(Extracted data entries)
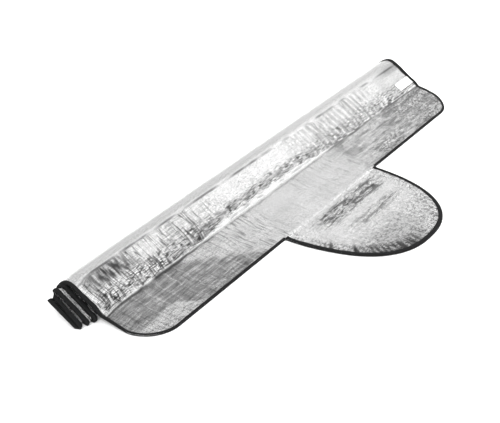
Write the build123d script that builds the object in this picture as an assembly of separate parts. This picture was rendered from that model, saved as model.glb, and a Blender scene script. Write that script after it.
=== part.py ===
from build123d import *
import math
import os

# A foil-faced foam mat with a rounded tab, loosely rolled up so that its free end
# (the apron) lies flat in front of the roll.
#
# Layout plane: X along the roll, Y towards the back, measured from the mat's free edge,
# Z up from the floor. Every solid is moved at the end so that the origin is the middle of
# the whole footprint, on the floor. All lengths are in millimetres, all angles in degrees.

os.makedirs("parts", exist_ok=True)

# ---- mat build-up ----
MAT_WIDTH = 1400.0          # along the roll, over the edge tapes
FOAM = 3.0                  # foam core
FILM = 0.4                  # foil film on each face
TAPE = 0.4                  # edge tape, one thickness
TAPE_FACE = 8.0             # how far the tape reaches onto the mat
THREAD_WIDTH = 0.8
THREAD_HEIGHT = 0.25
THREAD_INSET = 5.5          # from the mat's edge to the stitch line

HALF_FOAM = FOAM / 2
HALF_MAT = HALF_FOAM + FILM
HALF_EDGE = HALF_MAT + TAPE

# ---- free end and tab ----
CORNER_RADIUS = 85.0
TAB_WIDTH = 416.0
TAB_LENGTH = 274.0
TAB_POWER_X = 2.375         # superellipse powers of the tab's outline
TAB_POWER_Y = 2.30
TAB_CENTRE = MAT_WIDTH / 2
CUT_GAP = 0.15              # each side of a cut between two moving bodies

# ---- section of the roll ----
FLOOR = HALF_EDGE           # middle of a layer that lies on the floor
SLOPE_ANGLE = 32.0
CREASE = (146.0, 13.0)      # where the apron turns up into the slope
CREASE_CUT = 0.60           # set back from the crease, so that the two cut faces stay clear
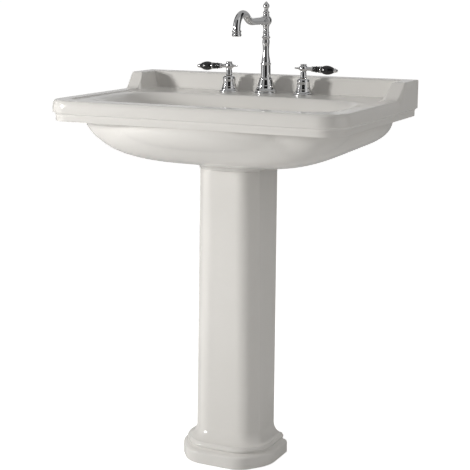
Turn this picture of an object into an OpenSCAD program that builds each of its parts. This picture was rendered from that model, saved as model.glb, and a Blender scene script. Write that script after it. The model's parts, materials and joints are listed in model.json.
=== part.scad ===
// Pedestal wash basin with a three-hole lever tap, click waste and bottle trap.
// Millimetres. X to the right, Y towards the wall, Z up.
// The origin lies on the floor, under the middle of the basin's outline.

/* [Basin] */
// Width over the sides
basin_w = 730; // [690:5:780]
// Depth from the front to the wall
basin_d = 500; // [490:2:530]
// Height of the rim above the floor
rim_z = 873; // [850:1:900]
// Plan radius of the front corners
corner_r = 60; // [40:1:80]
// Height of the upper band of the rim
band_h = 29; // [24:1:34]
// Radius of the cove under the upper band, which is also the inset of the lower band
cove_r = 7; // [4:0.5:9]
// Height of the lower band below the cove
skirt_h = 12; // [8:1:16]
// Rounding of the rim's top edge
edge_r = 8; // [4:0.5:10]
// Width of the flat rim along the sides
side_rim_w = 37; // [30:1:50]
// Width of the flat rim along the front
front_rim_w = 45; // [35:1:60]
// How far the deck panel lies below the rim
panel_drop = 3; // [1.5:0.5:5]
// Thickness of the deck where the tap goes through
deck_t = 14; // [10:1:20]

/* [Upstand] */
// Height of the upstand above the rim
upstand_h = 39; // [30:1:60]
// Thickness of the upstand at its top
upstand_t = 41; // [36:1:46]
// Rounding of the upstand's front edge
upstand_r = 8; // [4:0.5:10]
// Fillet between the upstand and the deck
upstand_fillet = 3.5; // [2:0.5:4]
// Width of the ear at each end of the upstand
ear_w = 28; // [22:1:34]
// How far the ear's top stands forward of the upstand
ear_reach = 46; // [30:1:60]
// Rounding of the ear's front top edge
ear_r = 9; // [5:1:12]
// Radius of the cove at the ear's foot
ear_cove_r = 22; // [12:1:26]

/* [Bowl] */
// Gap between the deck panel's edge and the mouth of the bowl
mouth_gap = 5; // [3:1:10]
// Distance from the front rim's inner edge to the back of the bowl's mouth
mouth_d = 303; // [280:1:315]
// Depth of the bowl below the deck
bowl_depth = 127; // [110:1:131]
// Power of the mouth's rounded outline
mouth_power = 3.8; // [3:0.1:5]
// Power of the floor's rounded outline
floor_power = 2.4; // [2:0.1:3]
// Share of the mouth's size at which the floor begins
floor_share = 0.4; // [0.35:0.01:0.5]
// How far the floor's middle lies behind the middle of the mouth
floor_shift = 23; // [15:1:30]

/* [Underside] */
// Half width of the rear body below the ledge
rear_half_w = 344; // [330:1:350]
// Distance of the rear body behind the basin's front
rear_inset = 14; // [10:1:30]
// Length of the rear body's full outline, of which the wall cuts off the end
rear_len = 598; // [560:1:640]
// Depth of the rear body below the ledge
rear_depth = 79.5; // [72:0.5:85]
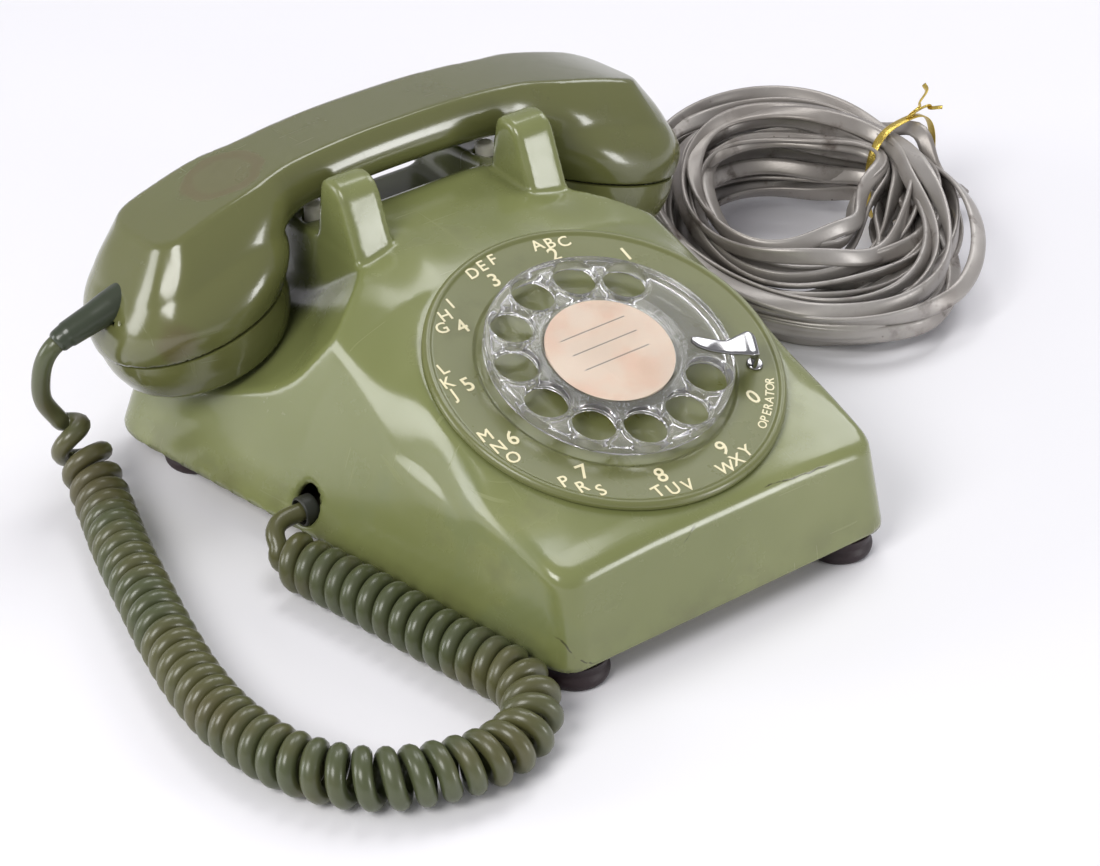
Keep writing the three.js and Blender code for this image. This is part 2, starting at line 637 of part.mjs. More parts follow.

■ Task details: The lines to be given again exactly are those from the one containing "Turn this picture" up to and including the one containing "the basin's outline.".

■ Result below:
Turn this picture of an object into an OpenSCAD program that builds each of its parts. This picture was rendered from that model, saved as model.glb, and a Blender scene script. Write that script after it. The model's parts, materials and joints are listed in model.json.
=== part.scad ===
// Pedestal wash basin with a three-hole lever tap, click waste and bottle trap.
// Millimetres. X to the right, Y towards the wall, Z up.
// The origin lies on the floor, under the middle of the basin's outline.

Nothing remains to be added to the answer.